I usually answer them: Sharkskin Book, Transposed Legs, Travelling Skull, Thieves’ Nights, Mysterious Mr. I/Chameleon, Marceau/X. Jones, Skull in the Box books, Cagliostro, Seven Sparrows, Y. Cheung, 16 Beans, and the coup de grace, The Box from Japan.

The important thing, I tell them, is to make sure not to read the wrong Keeler first—as my wife did—because it may put you off Keeler forever. Let’s face it, it may not have been just the conspiracy against Harry by the evil publishers of the 50s that accounted for his inability to get published in the US. Part of the problem may have been his tiresome adverbs and long, dialect-filled passages.

Hence, this book. In a way it’s a continuation of A To Izzard: A Harry Stephen Keeler Companion, which Ramble House released last year. It will help you plan your future Keeler life so that you read the best stuff first—when you’re in the throes of a Keeler honeymoon giddiness—and save the gawd-awful stuff for when you’ve become such a jaded Keeler nut that you keep a spreadsheet of all of the instances of “izzard”, “fakealoo”, “moue”, “non est” and “sepulchrally” you encounter in Keelerland.

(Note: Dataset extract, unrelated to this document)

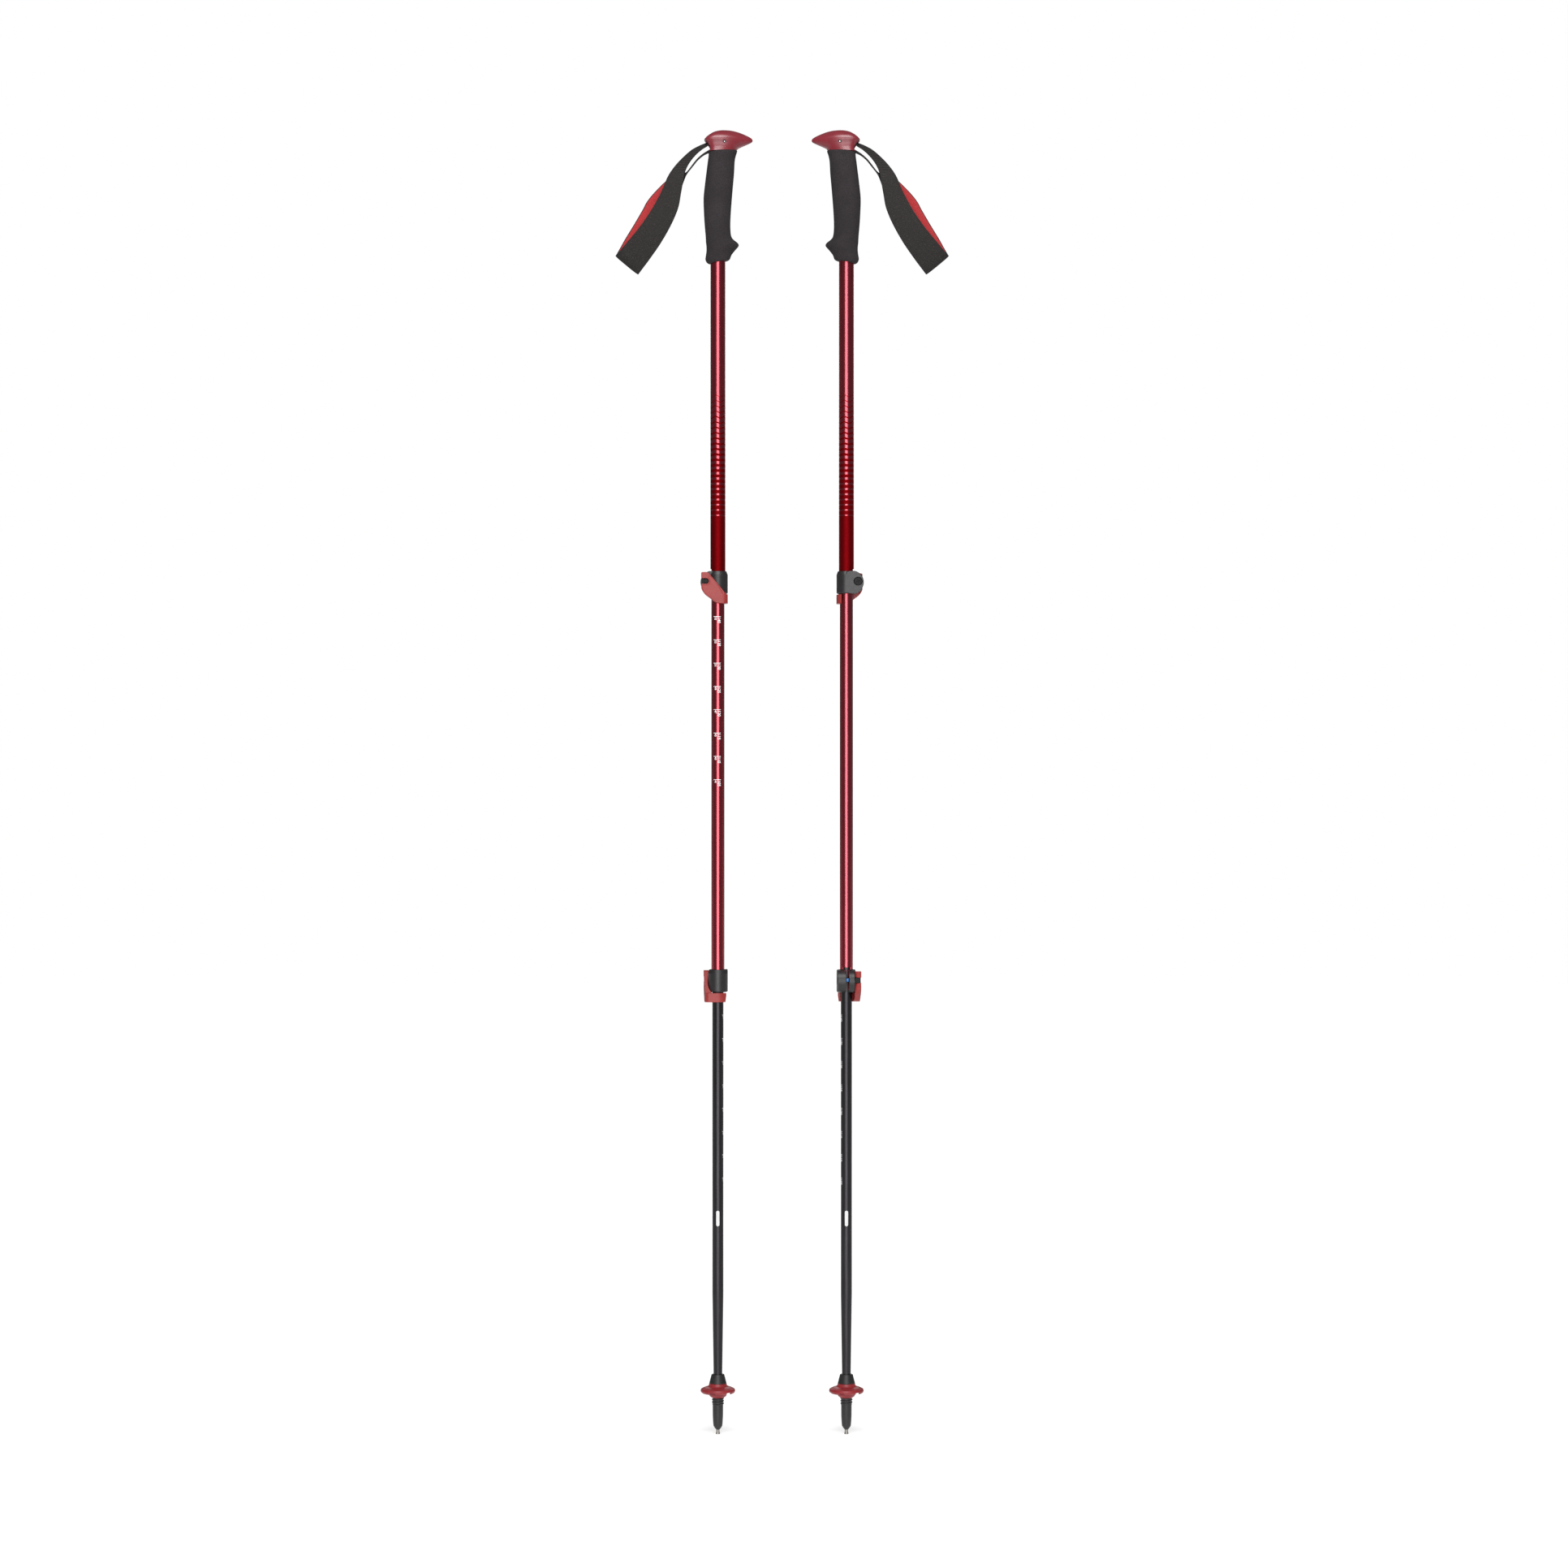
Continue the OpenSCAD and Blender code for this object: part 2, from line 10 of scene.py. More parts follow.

Everything in this book was taken from the Dead Sea Scrolls of Keeleriana, Richard Polt’s Keeler News. In its 42 (and counting) issues is the motherlode of information about our favorite webwork novelist. This book attempts to snatch from Keeler News’ pages the best reviews and articles written by the brainy souls who haunt Richard’s Harry Stephen Keeler Society. If you read this book—and why not A to Izzard, too?— you will not end up like my wife, sworn never to read another Keeler adverb for the rest of her natural life. Instead, you will know much, much more about the mysterious Harry Keeler and will be able to decide for yourself how your literary madness will progress.

Don’t take my word for it! I have a unique view of Keeler because by bringing all of his published novels back into print in the past three years, I’ve had to read each book three or four times in a row, mainly looking at the punctuation. So far the only physical side effect from all this is a tendency to drool while asleep. Mentally, the damage is probably permanent.

Instead, read what real readers with real brains have to say about selected Keeler books. Readers like Francis M. Nevins, Barry Warren, Richard Polt, David Nessle, Geoff Marriott, Eric Stott, Adam Groves, Ed Park, Eric Thorsen, Nick Kimber and Don Webb, and the beloved Anthony Boucher. These clever people have done it the right way: they’ve taken a Keeler book, read it through, thought about it, thumbed back through it, gotten an “angle”, and written a review of the book for us fortunates to read and enjoy. And you won’t believe the high-powered references you’ll find in the reviews! Vladimir Nabokov, Thomas Pynchon, Anthony Boucher, that Proust guy. It’s obvious: Harry Stephen Keeler is no hairy Stephen King.

I learned a lot by editing this book. You will, too, even if you’ve already read all of the Keeler News issues. Some very perceptive deconstructions of Harry’s babies inhabit these pages. Use this as a guidebook to further journeys into the Idiots’ Valley of Keelerland. There are cliffs, swamps (with man-eating starkeyfish) and perils aplenty in the dozens of Keeler manuscripts which Ramble House will be publishing in 2003 and 2004, but let Wild About Harry be your Tenzing Norgay and someday you may be able to look down from a literary Everest and say, “I did it. I read every damn novel Harry Stephen Keeler wrote. And thanks to the excellent reviews, I saved the worst till last. Now let’s head down. Hows about a piggyback, eh, Tenzing?”

There’s no particular pattern to the book, other than reviews of Harry’s books are first, followed by reviews of peripheral subjects. Most of the reviews start off with graphics showing the nifty dust jackets in gray scale. On the left is the jacket design for the original edition from the 30s or 40s; on the right is Gavin L. O’Keefe’s design for the Ramble House editions. In laser color, on the slick jacket paper we use, they are spectacular, and worthy of collecting in their own right.